World
2018.11.18 13:08 GMT+8

Central American migrants reach US border in Tijuana, seek asylum

By Alasdair Baverstock

The Central American migrant caravan is beginning to arrive at the US-Mexico border.

After a grueling 5,000-kilometer journey from Honduras, over 2,000 migrants have reached the Mexican city of Tijuana, bordering California, to initiate the asylum seeking process in the US.

The Tijuana authorities have housed the migrants in sports facilities across the city after an initial backlash over migrants setting up camps at the Pacific Coast beach.

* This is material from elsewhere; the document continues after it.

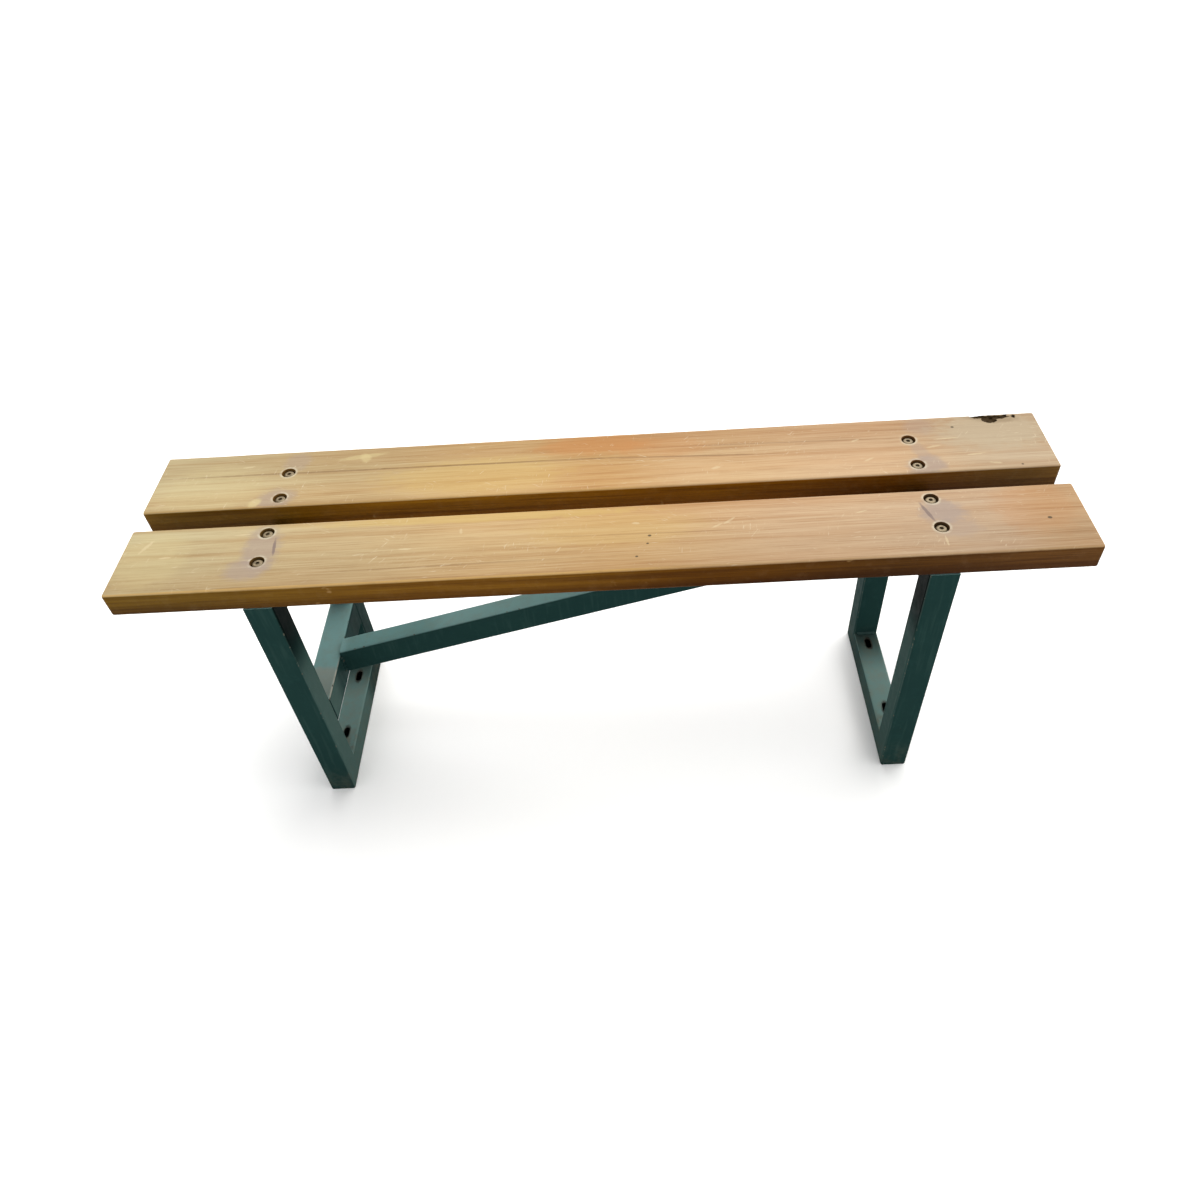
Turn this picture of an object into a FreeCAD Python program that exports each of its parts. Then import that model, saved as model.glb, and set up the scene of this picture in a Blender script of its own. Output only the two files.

On Wednesday evening, residents protested in Playas de Tijuana, an affluent neighborhood by the beach where some of the migrants had set up camps.

Women and children find shelter in Tijuana before attempting to cross the border into the US. /CGTN Photo

Now separated, and being attended by local charitable organizations, the migrants are in for a long wait before their asylum pleas are heard by the US. 

Newly arrived migrants queue up every day at the Chaparral pedestrian border crossing in downtown Tijuana to submit their names to US border authorities.

Asylum-seeks who want to enter the US legally must wait for weeks, sometimes months before they can even speak to US immigration officials. 

In the meantime, the migrants face uncertainty over an extended stay in Tijuana.

"We don't know how long we'll be here, but we aren't giving up on getting into the US," said one migrant as he waited in the queue to submit his name to the authorities. "We've come this far, so we have to see it through."

Migrants gather at a square in the border city of Tijuana, Mexcio. /CGTN Photo

On November 19, caravan members will be staging a protest at the border crossing to demand US authorities to increase the number of asylum requests being processed on daily basis. The US authorities are currently processing 90 asylum cases per day, the migrants want to see that upped to 150.

"There are pregnant women and children here who can't afford to wait any longer," said Joel Coyado, a migrant caravan leader who took charge of noting down names for submission to the border authorities. "We need answers now."

How quickly those answers will come, or how many migrants will eventually be allowed to enter the US, no one on either side of the border fence can say.